■ **EXERCISE GOAL**: Only a number is required: how many lines of the material contain the word "frame"?

■ **GIVEN DATA**:
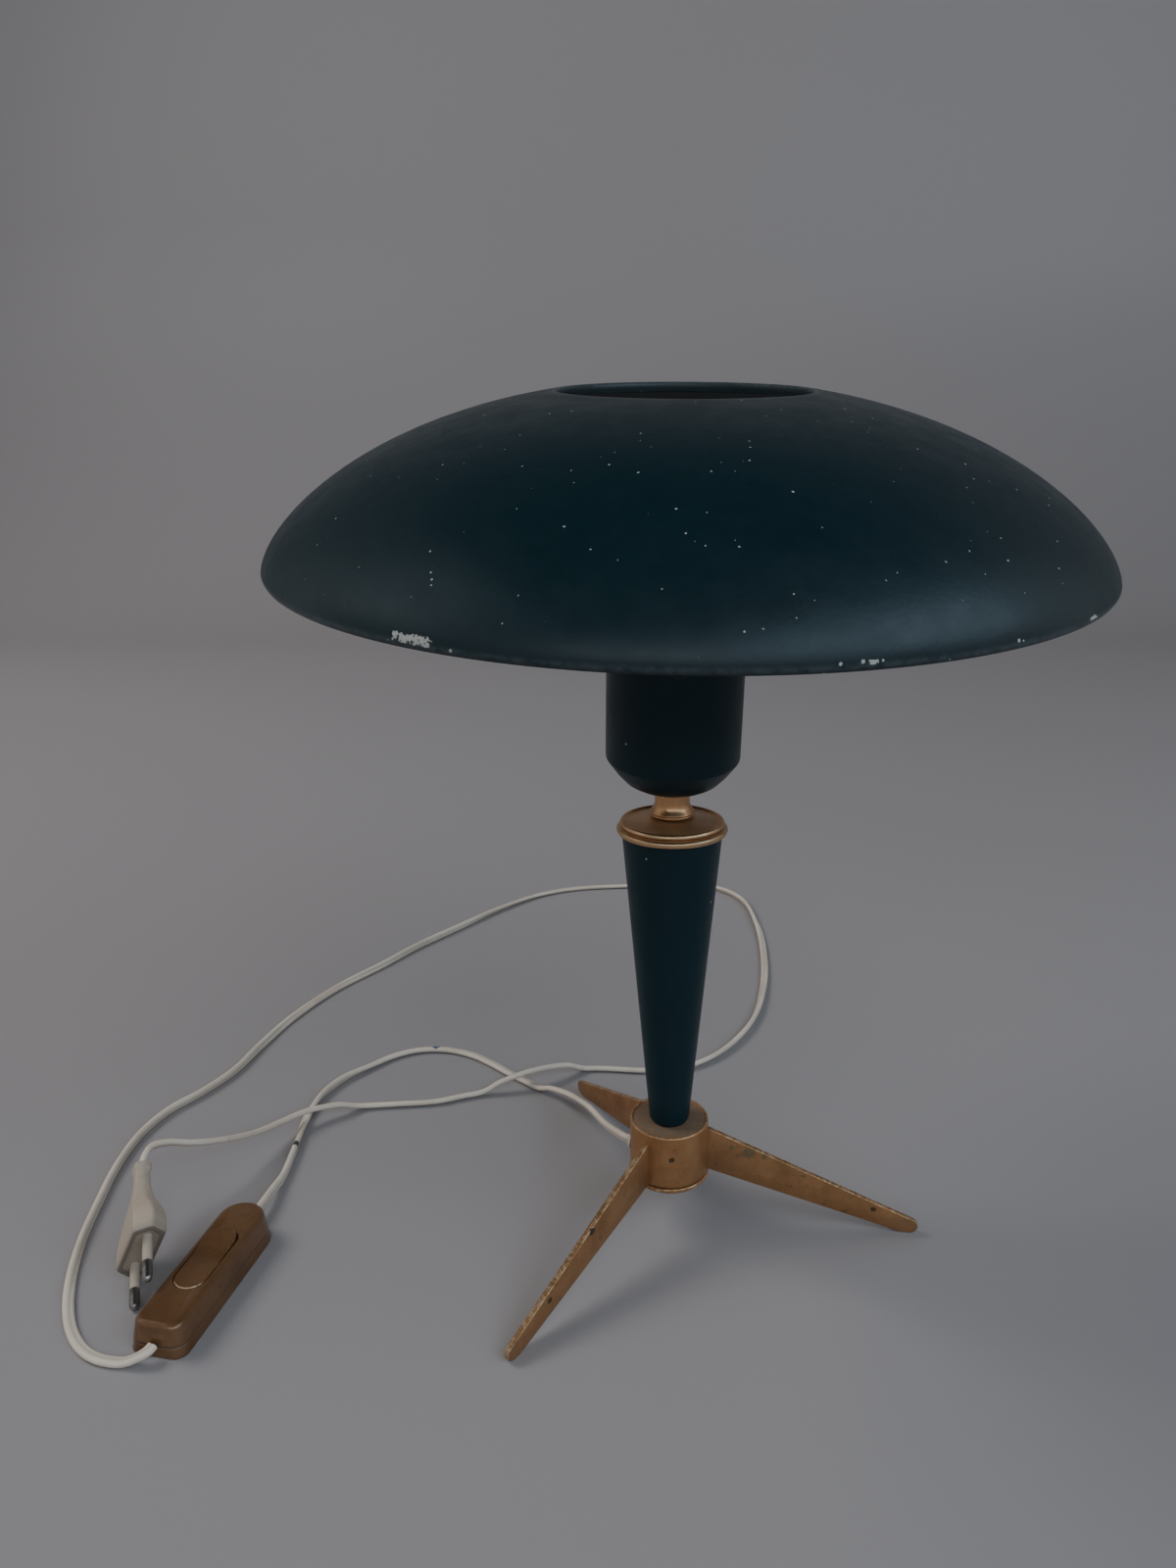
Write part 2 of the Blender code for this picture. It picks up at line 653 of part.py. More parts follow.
def switch_outline(inset, rounded=10):
    """Plan view: a half-round far end at +Y, small round corners at the near end."""
    half = SWITCH_WIDTH / MM / 2 - inset
    far = SWITCH_LENGTH / MM / 2 - inset
    corner = 5.2 - 0.5 * inset
    points = []
    for i in range(rounded + 1):
        a = math.pi * i / rounded
        points.append((half * math.cos(a), far - half + half * math.sin(a)))
    for x, start in ((corner - half, math.pi), (half - corner, 1.5 * math.pi)):
        for i in range(4):
            a = start + 0.5 * math.pi * i / 3
            points.append((x + corner * math.cos(a), corner - far + corner * math.sin(a)))
    return points


def drafted_shell(name, low, high, low_inset, high_inset, paint, collection=None):
    """An outline drawn up from one height to another with sloping sides."""
    mesh = bpy.data.meshes.new(name)
    shape = bmesh.new()
    start = [shape.verts.new((x * MM, y * MM, low)) for x, y in switch_outline(low_inset)]
    face = shape.faces.new(start)
    grown = bmesh.ops.extrude_face_region(shape, geom=[face])
    raised = [v for v in grown["geom"] if isinstance(v, bmesh.types.BMVert)]
    drawn_in = switch_outline(high_inset)
    flat = switch_outline(low_inset)
    for vert in raised:
        nearest = min(range(len(flat)), key=lambda i: math.dist(vert.co.xy, Vector(flat[i]) * MM))
        vert.co = (drawn_in[nearest][0] * MM, drawn_in[nearest][1] * MM, high)
    bmesh.ops.recalc_face_normals(shape, faces=shape.faces)
    shape.to_mesh(mesh)
    shape.free()
    return mesh_object(name, mesh, paint, collection)


def round_edges(ob, width, segments, angle=50.0):
    step = ob.modifiers.new("edges", "BEVEL")
    step.width = width * MM
    step.segments = segments
    step.limit_method = "ANGLE"
    step.angle_limit = math.radians(angle)
    return settle(ob)


def stadium(length, width, rounded=7):
    half, straight = width / 2, length / 2 - width / 2
    points = []
    for centre, start in ((straight, 0.0), (-straight, math.pi)):
        for i in range(rounded + 1):
            a = start + math.pi * i / rounded
            points.append((half * math.cos(a), centre + half * math.sin(a)))
    return points


def entry_holes(name):
    """The two holes the flex enters by."""
    mid = SWITCH_LENGTH / 2
    holes = []
    for end in (-1, 1):
        holes.append(round_bar(
            f"{name}_{end}", (0.0, end * (mid - 8 * MM), SWITCH_ENTRY_Z),
            (0.0, end * (mid + 4 * MM), SWITCH_ENTRY_Z), 2.0 * MM, None, 12, cutters,
        ))
    return holes


def make_switch():
    split, top, wall = SWITCH_SPLIT_Z, SWITCH_HEIGHT, SWITCH_WALL
    draft, thick = SWITCH_DRAFT / MM, SWITCH_WALL / MM
    middle = draft * split / top
    base = drafted_shell("switch_base", 0.0, split - 0.15 * MM, 0.2, 0.2 + middle, SWITCH_GOLD)
    round_edges(base, 0.5, 1)
    hollow = drafted_shell(
        "base_hollow", wall, top, thick + 0.5, thick + draft, None, cutters,
    )
    combine(base, [hollow] + entry_holes("base_entry"))
    cover = drafted_shell("switch_cover", split + 0.15 * MM, top, middle, draft, SWITCH_GOLD)
    trim = cover.modifiers.new("top_edge", "BEVEL")
    trim.width = 2.4 * MM
    trim.segments = 3
    trim.limit_method = "WEIGHT"
    weights = cover.data.attributes.new("bevel_weight_edge", "FLOAT", "EDGE")
    for edge in cover.data.edges:
        heights = [cover.data.vertices[v].co.z for v in edge.vertices]
        weights.data[edge.index].value = 1.0 if min(heights) > top - 0.1 * MM else 0.0
    settle(cover)
    hollow = drafted_shell(
        "cover_hollow", 0.0, top - wall, thick, thick + draft, None, cutters,
    )
    window = outline_plate(
        "rocker_window", [stadium(ROCKER_LENGTH / MM + 0.9, ROCKER_WIDTH / MM + 0.9)], 12.0 * MM,
        None, cutters,
    )
    window.location = (0.0, 0.0, top)
    combine(cover, [hollow, window] + entry_holes("cover_entry"))

    rocker = outline_plate(
        "switch_rocker", [stadium(ROCKER_LENGTH / MM, ROCKER_WIDTH / MM)], ROCKER_HEIGHT, SWITCH_GOLD,
    )
    # two shallow flats that dip to the axis, so that one half lies level and the other stands up
    flats = []
    for end in (-1, 1):
        flat = block(f"flat_{end}", (24 * MM, 36 * MM, 6 * MM), (0, 0, 0), None, cutters)
        slope = Matrix.Rotation(end * ROCKER_REST, 4, "X")
        flat.matrix_world = (
            Matrix.Translation((0.0, 0.0, ROCKER_HEIGHT / 2 - 1.0 * MM)) @ slope
            @ Matrix.Translation((0.0, end * 18 * MM, 3.0 * MM))
        )
        flats.append(flat)
    combine(rocker, flats)
    round_edges(rocker, 0.4, 1, 60.0)
    bore = round_bar(
        "pin_bore", (-9 * MM, 0, -0.9 * MM), (9 * MM, 0, -0.9 * MM), 1.1 * MM, None, 12, cutters,
    )
    combine(rocker, [bore])
    rocker.data.transform(Matrix.Translation((0.0, 0.0, 0.9 * MM)))
    rocker.matrix_world = (
        Matrix.Translation((0.0, 0.0, ROCKER_AXIS_Z)) @ Matrix.Rotation(ROCKER_REST, 4, "X")
    )
    pin = round_bar(
        "rocker_pin", (-7.7 * MM, 0, ROCKER_AXIS_Z), (7.7 * MM, 0, ROCKER_AXIS_Z), 0.8 * MM, STEEL, 12,
    )
    pieces = [base, cover, rocker, pin]
    for end, name in ((-1, "switch_contact_fixed"), (1, "switch_contact_moving")):
        pieces.append(block(
            name, (6 * MM, 8 * MM, 2 * MM), (0.0, end * 17.0 * MM, wall + 1.3 * MM), BRASS,
        ))
    place = Matrix.Translation(SWITCH_PLACE) @ Matrix.Rotation(SWITCH_TURN, 4, "Z")
    bpy.context.view_layer.update()
    for ob in pieces:
        ob.matrix_world = place @ ob.matrix_world
    return place


# ---------------------------------------------------------------- plug

def plug_body():
    """Flat moulded body: six-sided sections that narrow to a waist and a cable collar."""
    # distance behind the face, half width, half of the flat, half height
    stations = [
        (0.0, 17.2, 13.0, 6.5), (6.0, 17.4, 13.2, 6.6), (11.5, 15.6, 11.6, 6.3),
        (19.0, 9.6, 7.2, 5.2), (26.0, 4.8, 3.5, 3.9), (33.5, 3.5, 2.5, 3.1),
        (38.0, 3.7, 2.7, 3.2), (39.5, 4.5, 3.3, 3.6), (PLUG_LENGTH / MM, 4.4, 3.2, 3.5),
    ]
    mesh = bpy.data.meshes.new("plug_body")
    shape = bmesh.new()
    rings = []
    for back, wide, flat, tall in stations:
        section = [(wide, 0), (flat, tall), (-flat, tall), (-wide, 0), (-flat, -tall), (flat, -tall)]
        rings.append([shape.verts.new((-back * MM, y * MM, z * MM)) for y, z in section])
    for a, b in zip(rings, rings[1:]):
        for i in range(6):
            j = (i + 1) % 6
            shape.faces.new((a[i], a[j], b[j], b[i]))
    shape.faces.new(rings[0][::-1])
    shape.faces.new(rings[-1])
    bmesh.ops.recalc_face_normals(shape, faces=shape.faces)
    shape.to_mesh(mesh)
    shape.free()
    body = mesh_object("plug_body", mesh, PLUG_VINYL)
    round_edges(body, 0.9, 2, 24.0)
    holes = []
    for side in (-1, 1):
        y = side * PIN_SPACING / 2
        holes.append(round_bar(
            f"pin_hole_{side}", (-12 * MM, y, 0), (4 * MM, y, 0), PIN_R + GAP, None, 14, cutters,
        ))
    return combine(body, holes)


def make_plug():
    """Two pins along local +X with the body's width along Y."""
    turn = (
        Matrix.Rotation(PLUG_YAW, 4, "Z") @ Matrix.Rotation(PLUG_PITCH, 4, "Y")
        @ Matrix.Rotation(PLUG_ROLL, 4, "X")
    )
    place = Matrix.Translation(PLUG_PLACE) @ turn
    plug_body().matrix_world = place
    for k, side in enumerate((-1, 1)):
        pin = turned(f"plug_pin_{k + 1}", [
            (0.0, 19.0), (1.2, 18.6), (1.8, 17.6), (2.0, 16.2), (2.0, 10.4), (1.4, 10.4),
            (1.4, -11.0), (0.0, -11.0),
        ], STEEL, 12, closed=False)
        sleeve = turned(f"pin_sleeve_{k + 1}", [
            (1.95, 10.1), (1.95, -10.8), (1.62, -10.8), (1.62, 10.1),
        ], PLUG_VINYL, 12)
        root = Matrix.Translation((0.0, side * PIN_SPACING / 2, 0.0))
        toe_in = Matrix.Rotation(-side * math.radians(0.9), 4, "Z")
        along = Matrix.Rotation(math.pi / 2, 4, "Y")
        for ob in (pin, sleeve):
            ob.matrix_world = place @ root @ toe_in @ along
    return place


# ---------------------------------------------------------------- flex

def lead_route():
    """From the bushing across the hub's hollow and up through the rod into the ball."""
    reach = [(HUB_R / MM + 1.0, 0.0), (10.5, 0.0), (4.4, 0.5), (1.1, 2.6)]
    bend = [around(r * MM, CORD_HOLE_AZIMUTH, CORD_HOLE_Z + z * MM) for r, z in reach]
    return bend + [Vector((0.0, 0.0, z * MM)) for z in (40.0, 52.0, 130.0, 219.0)]


# Middle of the flex where it lies on the table, millimetres: hub to switch, then switch to plug
HUB_TO_SWITCH = [
    (-23.6, 16.4, 28.4), (-29.4, 29.0, 23.8), (-39.8, 54.0, 16.8), (-51.5, 75.0, 10.2),
    (-63.0, 88.0, 5.4), (-74.7, 97.4, 2.6), (-86.7, 106.7, 2.4), (-99.2, 117.0, 2.4),
    (-111.6, 125.0, 2.4), (-127.0, 129.5, 2.4), (-142.0, 128.0, 2.4), (-155.0, 120.5, 2.4),
    (-165.0, 109.0, 2.4), (-176.5, 94.0, 2.4), (-183.2, 75.0, 2.4), (-183.6, 54.0, 2.4),
    (-181.6, 39.5, 2.4), (-180.4, 27.5, 2.4), (-179.2, 13.0, 3.2), (-179.4, 0.0, 4.8),
]
SWITCH_TO_PLUG = [
    (-193.4, -99.7, 5.2), (-196.6, -100.6, 4.4), (-200.4, -100.8, 3.5), (-204.6, -100.3, 2.8),
    (-209.2, -99.2, 2.4), (-215.0, -96.9, 2.4), (-222.2, -92.0, 2.4), (-229.6, -83.6, 2.4),
    (-235.9, -73.9, 2.4), (-240.4, -64.6, 2.4), (-246.9, -48.9, 2.4), (-251.8, -32.7, 2.4),
    (-256.4, -11.2, 2.4), (-260.6, 12.0, 2.4), (-261.9, 38.7, 2.4), (-257.1, 60.2, 2.4),
    (-246.8, 78.3, 2.4), (-238.2, 98.9, 2.4), (-233.1, 129.0, 2.4), (-226.2, 161.7, 2.4),
    (-211.6, 199.5, 2.4), (-190.9, 233.1, 2.4), (-172.9, 264.9, 2.4), (-150.5, 297.6, 2.4),
    (-126.4, 332.8, 2.4), (-101.5, 360.3, 2.4), (-74.0, 375.0, 2.4), (-37.0, 381.8, 2.4),
    (1.7, 385.3, 2.4), (32.7, 380.1, 2.4), (51.6, 359.5, 2.4), (61.1, 313.0, 2.4),
    (61.9, 256.3, 2.4), (57.6, 211.6, 2.4), (49.5, 174.6, 2.4), (37.4, 147.9, 2.4),
    (23.2, 129.0, 2.4), (6.9, 117.4, 2.4), (-14.0, 113.9, 2.4), (-33.9, 114.5, 2.4),
    (-44.6, 114.0, 3.4), (-55.0, 109.5, 6.0), (-65.0, 103.0, 8.4), (-75.0, 96.4, 9.2),
    (-85.0, 91.6, 7.6), (-95.0, 88.0, 4.6), (-107.0, 83.6, 2.6), (-121.0, 77.5, 2.4),
    (-142.0, 73.8, 2.5), (-159.0, 70.4, 4.0), (-172.0, 63.0, 6.6), (-182.4, 55.4, 8.0),
    (-190.2, 44.5, 9.4), (-197.6, 29.0, 13.2), (-206.4, 12.0, 20.3), (-215.5, 0.8, 26.0),
    (-223.9, -5.4, 30.1), (-228.8, -11.2, 31.5),
]


def flex(name, start, start_way, middle, end, end_way, spacing):
    """A stretch of flex that leaves each end straight out."""
    stub = 4.0 * MM
    inner = [start + stub * start_way] + [Vector(p) * MM for p in middle] + [end + stub * end_way]
    return tube(name, [start] + smooth_route(inner, spacing) + [end], CORD_R, FLEX)


make_foot()
make_column()
make_ball_stud()
spherical_ring("joint_liner_lower", -57.0, -14.0, 4, NYLON)
spherical_ring("joint_liner_upper", 14.0, 65.0, 4, NYLON)
lean(make_head())
tube("column_lead", lead_route(), LEAD_R, FLEX)
switch_at = make_switch()
plug_at = make_plug()

hub_way = around(1.0, CORD_HOLE_AZIMUTH, 0.0)
hub_exit = around(HUB_R + 1.7 * MM, CORD_HOLE_AZIMUTH, CORD_HOLE_Z)
switch_end = SWITCH_LENGTH / 2 + 0.2 * MM
switch_way = switch_at.to_3x3() @ Vector((0.0, 1.0, 0.0))
far_exit = switch_at @ Vector((0.0, switch_end, SWITCH_ENTRY_Z))
near_exit = switch_at @ Vector((0.0, -switch_end, SWITCH_ENTRY_Z))
plug_way = plug_at.to_3x3() @ Vector((-1.0, 0.0, 0.0))
plug_entry = plug_at @ Vector((-PLUG_LENGTH - 0.3 * MM, 0.0, 0.0))
flex("cord_hub_to_switch", hub_exit, hub_way, HUB_TO_SWITCH, far_exit, switch_way, 0.0165)
flex("cord_switch_to_plug", near_exit, -switch_way, SWITCH_TO_PLUG, plug_entry, plug_way, 0.0208)
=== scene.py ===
import json
import math

import bmesh
import bpy
from mathutils import Matrix, Vector


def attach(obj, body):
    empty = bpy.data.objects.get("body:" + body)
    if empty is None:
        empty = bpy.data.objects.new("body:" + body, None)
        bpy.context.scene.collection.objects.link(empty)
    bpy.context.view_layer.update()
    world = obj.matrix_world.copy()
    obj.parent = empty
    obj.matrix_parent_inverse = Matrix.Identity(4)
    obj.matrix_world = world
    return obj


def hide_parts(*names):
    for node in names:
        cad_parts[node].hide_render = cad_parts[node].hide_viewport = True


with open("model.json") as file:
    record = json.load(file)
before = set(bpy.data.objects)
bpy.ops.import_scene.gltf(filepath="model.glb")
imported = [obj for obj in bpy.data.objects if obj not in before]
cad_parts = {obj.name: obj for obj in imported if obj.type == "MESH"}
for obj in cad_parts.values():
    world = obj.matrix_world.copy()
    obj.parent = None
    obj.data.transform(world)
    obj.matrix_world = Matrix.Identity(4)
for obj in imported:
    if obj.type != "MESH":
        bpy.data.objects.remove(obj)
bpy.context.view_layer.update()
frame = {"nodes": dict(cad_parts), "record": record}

nodes = frame["nodes"]
scene = bpy.context.scene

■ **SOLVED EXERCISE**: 2